### [WRITTEN INSTRUCTION]
Take all the material and copy it exactly.
* Start DATA BLOCK *
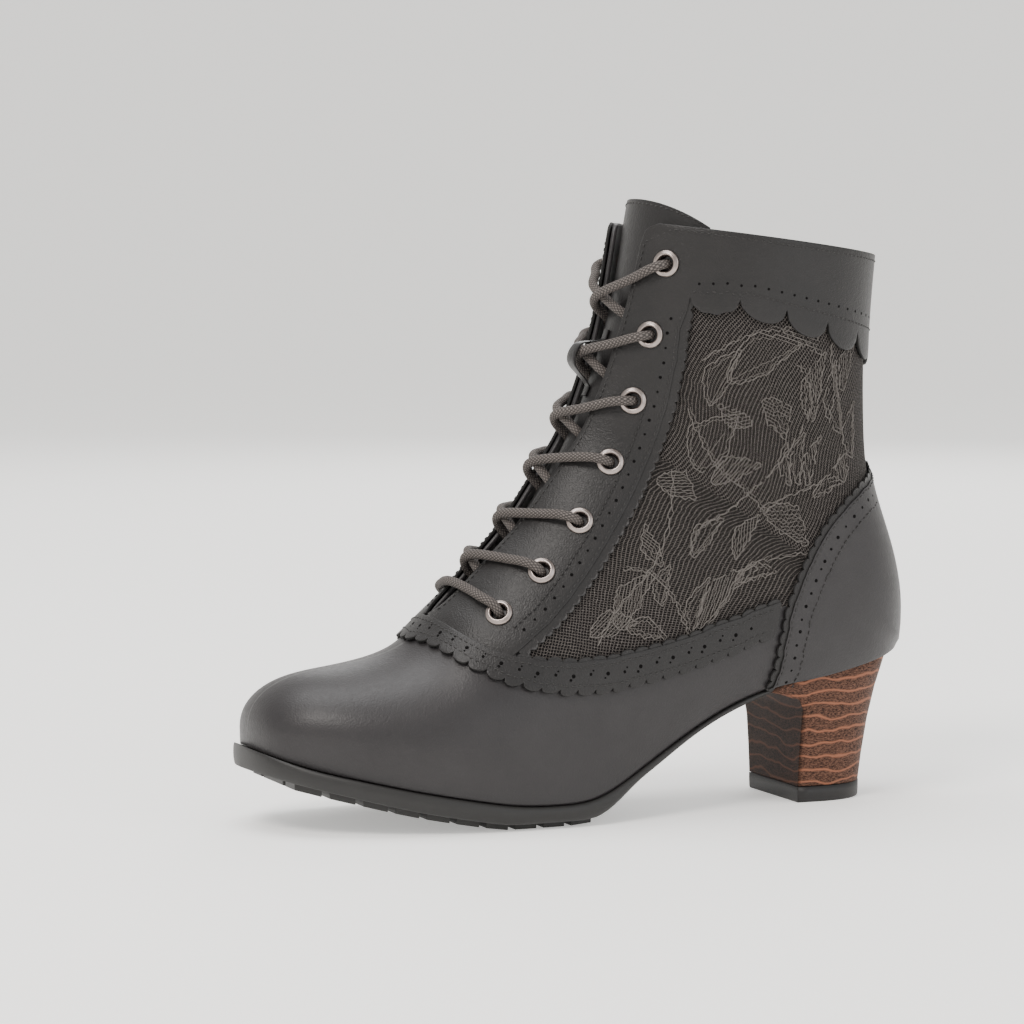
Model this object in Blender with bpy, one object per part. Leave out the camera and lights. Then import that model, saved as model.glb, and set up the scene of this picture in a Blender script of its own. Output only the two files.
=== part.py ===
# Victorian lace-up ankle boot, left foot, size 38, with a 60 mm stacked heel.
# The toe points to -Y, the outer side to +X, and the floor is z = 0.
# Tables are drawn in millimetres for the sizes below. A changed size stretches what it drives.
import math

import bpy
import numpy as np

MM = 0.001

# Driving sizes, in millimetres
BOOT_LENGTH = 250.0
BALL_WIDTH = 77.5
INSTEP_RISE = 148.0
HEEL_SEAT = 56.0
WALL = 1.8
GAP = 0.3
LEATHER = 1.2
LACE_DIAMETER = 3.4
EYELET_OUTSIDE = 9.5
EYELET_HOLE = 5.5
SOLE_LUG = 2.3
LIFT_HEIGHT = 6.0

# How far each driving size stretches the drawn tables
LONG = BOOT_LENGTH / 250.0
WIDE = BALL_WIDTH / 77.5
RISE = INSTEP_RISE / 148.0
SEAT = HEEL_SEAT / 56.0

# Plan of the seam between upper and sole: y, half width outside, half width inside
PLAN = [
    (-122.3, 0.0, 0.0),
    (-119.5, 15.5, 14.5),
    (-110.7, 24.8, 22.8),
    (-93.0, 33.3, 30.0),
    (-75.0, 37.2, 33.8),
    (-56.0, 38.5, 35.4),
    (-38.0, 38.3, 34.4),
    (-20.0, 37.6, 31.0),
    (0.0, 34.7, 26.2),
    (20.0, 30.3, 22.4),
    (41.0, 27.0, 22.0),
    (60.0, 26.5, 24.0),
    (80.0, 27.3, 26.0),
    (96.0, 26.2, 25.6),
    (108.0, 22.5, 22.2),
    (116.4, 14.0, 14.0),
    (121.2, 0.0, 0.0),
]
# Swing of the last: y, x of its centre line
SWING = [(-125.0, -8.0), (-95.0, -5.5), (-75.0, -3.5), (-50.0, -1.3), (-20.0, 0.0), (125.0, 0.0)]
# Side view of the seam between upper and sole: y, z
SEAM = [
    (-125.0, 29.2),
    (-112.7, 24.4),
    (-94.8, 19.7),
    (-75.0, 15.2),
    (-55.0, 11.3),
    (-37.0, 8.6),
    (-25.0, 8.2),
    (-10.0, 9.6),
    (6.6, 17.3),
    (24.0, 27.0),
    (41.0, 35.7),
    (60.0, 42.8),
    (80.0, 46.8),
    (100.0, 51.2),
    (124.0, 56.2),
]
# Sections of the last, toe to collar. Each leans from a point on the front ridge to one on the
# sole seam, or on the back seam where low z is given. Depths are shares of a section's depth.
# top y, top z, low y, low z, half width outside, half width inside, widest depth, fullness behind
SECTIONS = [
    (-122.3, 28.6, -122.3, None, 0.0, 0.0, 0.60, 2.0),
    (-121.6, 37.2, -121.6, None, 8.2, 7.8, 0.60, 2.0),
    (-119.4, 43.0, -119.4, None, 16.4, 15.4, 0.60, 2.0),
    (-114.0, 48.2, -114.6, None, 23.2, 21.6, 0.62, 2.0),
    (-104.5, 52.2, -105.5, None, 29.8, 27.4, 0.64, 2.0),
    (-90.0, 54.8, -91.0, None, 35.4, 32.2, 0.66, 2.0),
    (-74.5, 58.2, -75.0, None, 38.8, 35.4, 0.68, 2.0),
    (-64.5, 63.2, -58.0, None, 40.2, 37.0, 0.68, 2.0),
    (-57.5, 70.0, -42.0, None, 40.3, 37.2, 0.67, 2.1),
    (-49.4, 78.0, -24.0, None, 39.6, 36.2, 0.66, 2.3),
    (-38.5, 90.0, 0.0, None, 37.8, 33.8, 0.62, 2.6),
    (-27.1, 103.0, 32.0, None, 35.8, 32.6, 0.60, 2.9),
    (-17.8, 117.0, 64.0, None, 34.6, 32.4, 0.60, 3.1),
    (-12.0, 126.5, 90.0, None, 34.0, 32.6, 0.60, 3.2),
    (-8.4, 133.0, 107.0, None, 33.8, 32.8, 0.60, 3.2),
    (-6.0, 138.0, 118.0, None, 33.8, 33.0, 0.59, 3.2),
    (-4.2, 142.0, 121.2, 56.0, 34.0, 33.2, 0.58, 3.2),
    (-1.0, 150.0, 121.5, 70.0, 34.2, 33.6, 0.57, 3.1),
    (2.2, 158.0, 117.5, 89.0, 34.8, 34.2, 0.56, 2.9),
    (5.4, 166.5, 110.0, 112.0, 35.6, 35.2, 0.54, 2.6),
    (8.6, 176.5, 107.4, 136.0, 37.0, 36.6, 0.52, 2.4),
    (12.0, 190.5, 107.5, 166.0, 38.4, 38.2, 0.51, 2.2),
    (15.2, 208.0, 109.8, 195.3, 39.4, 39.4, 0.50, 2.1),
]
HEEL_SECTION = 16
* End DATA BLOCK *
### [THE RESULT]
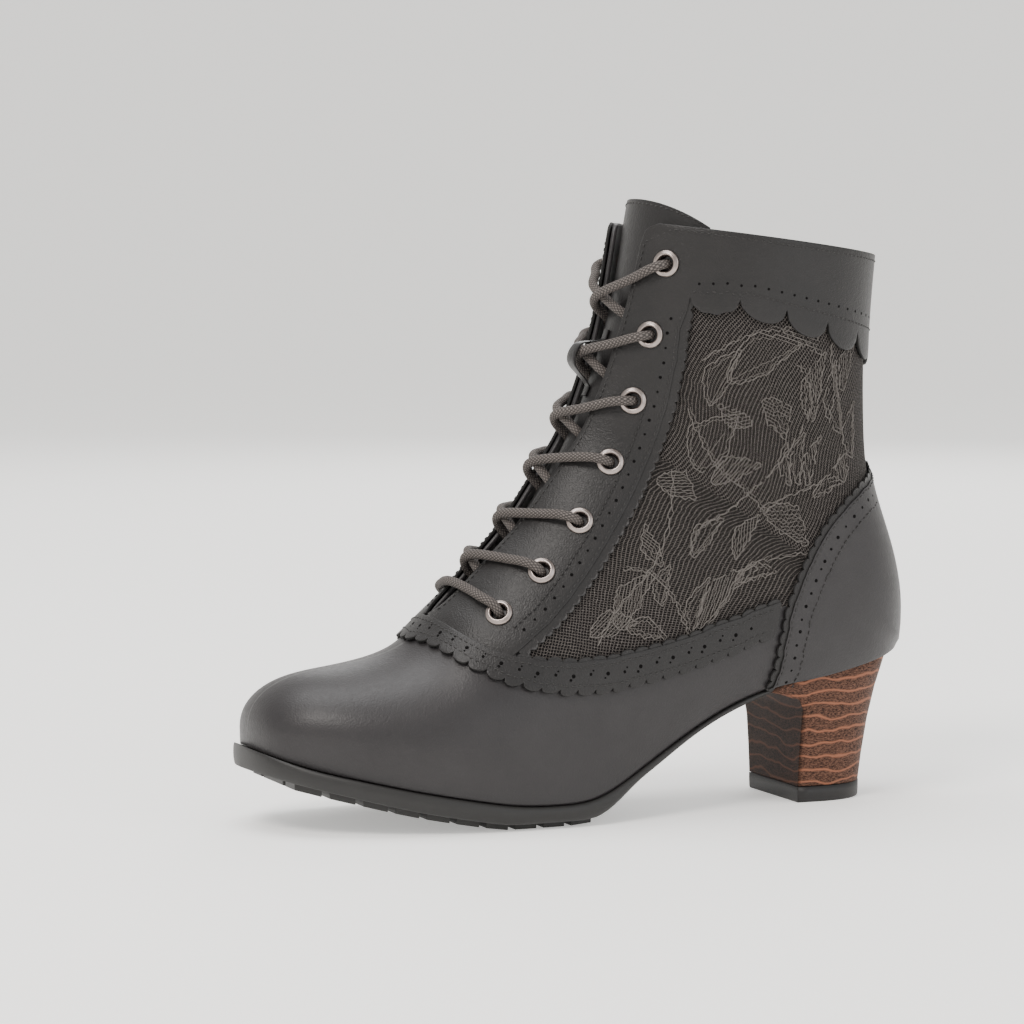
Model this object in Blender with bpy, one object per part. Leave out the camera and lights. Then import that model, saved as model.glb, and set up the scene of this picture in a Blender script of its own. Output only the two files.
=== part.py ===
# Victorian lace-up ankle boot, left foot, size 38, with a 60 mm stacked heel.
# The toe points to -Y, the outer side to +X, and the floor is z = 0.
# Tables are drawn in millimetres for the sizes below. A changed size stretches what it drives.
import math

import bpy
import numpy as np

MM = 0.001

# Driving sizes, in millimetres
BOOT_LENGTH = 250.0
BALL_WIDTH = 77.5
INSTEP_RISE = 148.0
HEEL_SEAT = 56.0
WALL = 1.8
GAP = 0.3
LEATHER = 1.2
LACE_DIAMETER = 3.4
EYELET_OUTSIDE = 9.5
EYELET_HOLE = 5.5
SOLE_LUG = 2.3
LIFT_HEIGHT = 6.0

# How far each driving size stretches the drawn tables
LONG = BOOT_LENGTH / 250.0
WIDE = BALL_WIDTH / 77.5
RISE = INSTEP_RISE / 148.0
SEAT = HEEL_SEAT / 56.0

# Plan of the seam between upper and sole: y, half width outside, half width inside
PLAN = [
    (-122.3, 0.0, 0.0),
    (-119.5, 15.5, 14.5),
    (-110.7, 24.8, 22.8),
    (-93.0, 33.3, 30.0),
    (-75.0, 37.2, 33.8),
    (-56.0, 38.5, 35.4),
    (-38.0, 38.3, 34.4),
    (-20.0, 37.6, 31.0),
    (0.0, 34.7, 26.2),
    (20.0, 30.3, 22.4),
    (41.0, 27.0, 22.0),
    (60.0, 26.5, 24.0),
    (80.0, 27.3, 26.0),
    (96.0, 26.2, 25.6),
    (108.0, 22.5, 22.2),
    (116.4, 14.0, 14.0),
    (121.2, 0.0, 0.0),
]
# Swing of the last: y, x of its centre line
SWING = [(-125.0, -8.0), (-95.0, -5.5), (-75.0, -3.5), (-50.0, -1.3), (-20.0, 0.0), (125.0, 0.0)]
# Side view of the seam between upper and sole: y, z
SEAM = [
    (-125.0, 29.2),
    (-112.7, 24.4),
    (-94.8, 19.7),
    (-75.0, 15.2),
    (-55.0, 11.3),
    (-37.0, 8.6),
    (-25.0, 8.2),
    (-10.0, 9.6),
    (6.6, 17.3),
    (24.0, 27.0),
    (41.0, 35.7),
    (60.0, 42.8),
    (80.0, 46.8),
    (100.0, 51.2),
    (124.0, 56.2),
]
# Sections of the last, toe to collar. Each leans from a point on the front ridge to one on the
# sole seam, or on the back seam where low z is given. Depths are shares of a section's depth.
# top y, top z, low y, low z, half width outside, half width inside, widest depth, fullness behind
SECTIONS = [
    (-122.3, 28.6, -122.3, None, 0.0, 0.0, 0.60, 2.0),
    (-121.6, 37.2, -121.6, None, 8.2, 7.8, 0.60, 2.0),
    (-119.4, 43.0, -119.4, None, 16.4, 15.4, 0.60, 2.0),
    (-114.0, 48.2, -114.6, None, 23.2, 21.6, 0.62, 2.0),
    (-104.5, 52.2, -105.5, None, 29.8, 27.4, 0.64, 2.0),
    (-90.0, 54.8, -91.0, None, 35.4, 32.2, 0.66, 2.0),
    (-74.5, 58.2, -75.0, None, 38.8, 35.4, 0.68, 2.0),
    (-64.5, 63.2, -58.0, None, 40.2, 37.0, 0.68, 2.0),
    (-57.5, 70.0, -42.0, None, 40.3, 37.2, 0.67, 2.1),
    (-49.4, 78.0, -24.0, None, 39.6, 36.2, 0.66, 2.3),
    (-38.5, 90.0, 0.0, None, 37.8, 33.8, 0.62, 2.6),
    (-27.1, 103.0, 32.0, None, 35.8, 32.6, 0.60, 2.9),
    (-17.8, 117.0, 64.0, None, 34.6, 32.4, 0.60, 3.1),
    (-12.0, 126.5, 90.0, None, 34.0, 32.6, 0.60, 3.2),
    (-8.4, 133.0, 107.0, None, 33.8, 32.8, 0.60, 3.2),
    (-6.0, 138.0, 118.0, None, 33.8, 33.0, 0.59, 3.2),
    (-4.2, 142.0, 121.2, 56.0, 34.0, 33.2, 0.58, 3.2),
    (-1.0, 150.0, 121.5, 70.0, 34.2, 33.6, 0.57, 3.1),
    (2.2, 158.0, 117.5, 89.0, 34.8, 34.2, 0.56, 2.9),
    (5.4, 166.5, 110.0, 112.0, 35.6, 35.2, 0.54, 2.6),
    (8.6, 176.5, 107.4, 136.0, 37.0, 36.6, 0.52, 2.4),
    (12.0, 190.5, 107.5, 166.0, 38.4, 38.2, 0.51, 2.2),
    (15.2, 208.0, 109.8, 195.3, 39.4, 39.4, 0.50, 2.1),
]
HEEL_SECTION = 16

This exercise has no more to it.